Instruction: Output all lines exactly, with nothing added or dropped.

Stored data:
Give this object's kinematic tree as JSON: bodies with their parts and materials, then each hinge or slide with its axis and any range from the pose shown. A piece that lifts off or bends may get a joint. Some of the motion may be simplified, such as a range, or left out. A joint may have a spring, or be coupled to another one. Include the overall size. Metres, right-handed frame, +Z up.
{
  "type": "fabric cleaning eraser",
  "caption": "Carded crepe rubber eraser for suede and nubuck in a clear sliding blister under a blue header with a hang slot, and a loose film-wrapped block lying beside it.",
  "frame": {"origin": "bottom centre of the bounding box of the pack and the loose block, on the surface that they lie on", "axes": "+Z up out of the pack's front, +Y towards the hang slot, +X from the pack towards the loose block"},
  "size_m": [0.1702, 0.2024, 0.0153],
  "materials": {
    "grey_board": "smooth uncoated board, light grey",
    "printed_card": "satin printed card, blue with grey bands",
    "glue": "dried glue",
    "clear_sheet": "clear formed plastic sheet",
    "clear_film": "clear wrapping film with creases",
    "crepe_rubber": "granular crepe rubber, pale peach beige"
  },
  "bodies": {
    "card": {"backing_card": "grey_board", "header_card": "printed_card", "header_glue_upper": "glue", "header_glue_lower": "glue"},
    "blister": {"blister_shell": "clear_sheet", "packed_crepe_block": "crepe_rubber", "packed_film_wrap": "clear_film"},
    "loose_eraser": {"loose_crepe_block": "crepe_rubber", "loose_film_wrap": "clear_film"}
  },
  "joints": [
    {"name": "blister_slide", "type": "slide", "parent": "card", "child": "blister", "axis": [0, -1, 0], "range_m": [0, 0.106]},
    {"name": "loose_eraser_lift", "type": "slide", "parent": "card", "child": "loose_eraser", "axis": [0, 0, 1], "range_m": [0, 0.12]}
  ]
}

Full answer:
Give this object's kinematic tree as JSON: bodies with their parts and materials, then each hinge or slide with its axis and any range from the pose shown. A piece that lifts off or bends may get a joint. Some of the motion may be simplified, such as a range, or left out. A joint may have a spring, or be coupled to another one. Include the overall size. Metres, right-handed frame, +Z up.
{
  "type": "fabric cleaning eraser",
  "caption": "Carded crepe rubber eraser for suede and nubuck in a clear sliding blister under a blue header with a hang slot, and a loose film-wrapped block lying beside it.",
  "frame": {"origin": "bottom centre of the bounding box of the pack and the loose block, on the surface that they lie on", "axes": "+Z up out of the pack's front, +Y towards the hang slot, +X from the pack towards the loose block"},
  "size_m": [0.1702, 0.2024, 0.0153],
  "materials": {
    "grey_board": "smooth uncoated board, light grey",
    "printed_card": "satin printed card, blue with grey bands",
    "glue": "dried glue",
    "clear_sheet": "clear formed plastic sheet",
    "clear_film": "clear wrapping film with creases",
    "crepe_rubber": "granular crepe rubber, pale peach beige"
  },
  "bodies": {
    "card": {"backing_card": "grey_board", "header_card": "printed_card", "header_glue_upper": "glue", "header_glue_lower": "glue"},
    "blister": {"blister_shell": "clear_sheet", "packed_crepe_block": "crepe_rubber", "packed_film_wrap": "clear_film"},
    "loose_eraser": {"loose_crepe_block": "crepe_rubber", "loose_film_wrap": "clear_film"}
  },
  "joints": [
    {"name": "blister_slide", "type": "slide", "parent": "card", "child": "blister", "axis": [0, -1, 0], "range_m": [0, 0.106]},
    {"name": "loose_eraser_lift", "type": "slide", "parent": "card", "child": "loose_eraser", "axis": [0, 0, 1], "range_m": [0, 0.12]}
  ]
}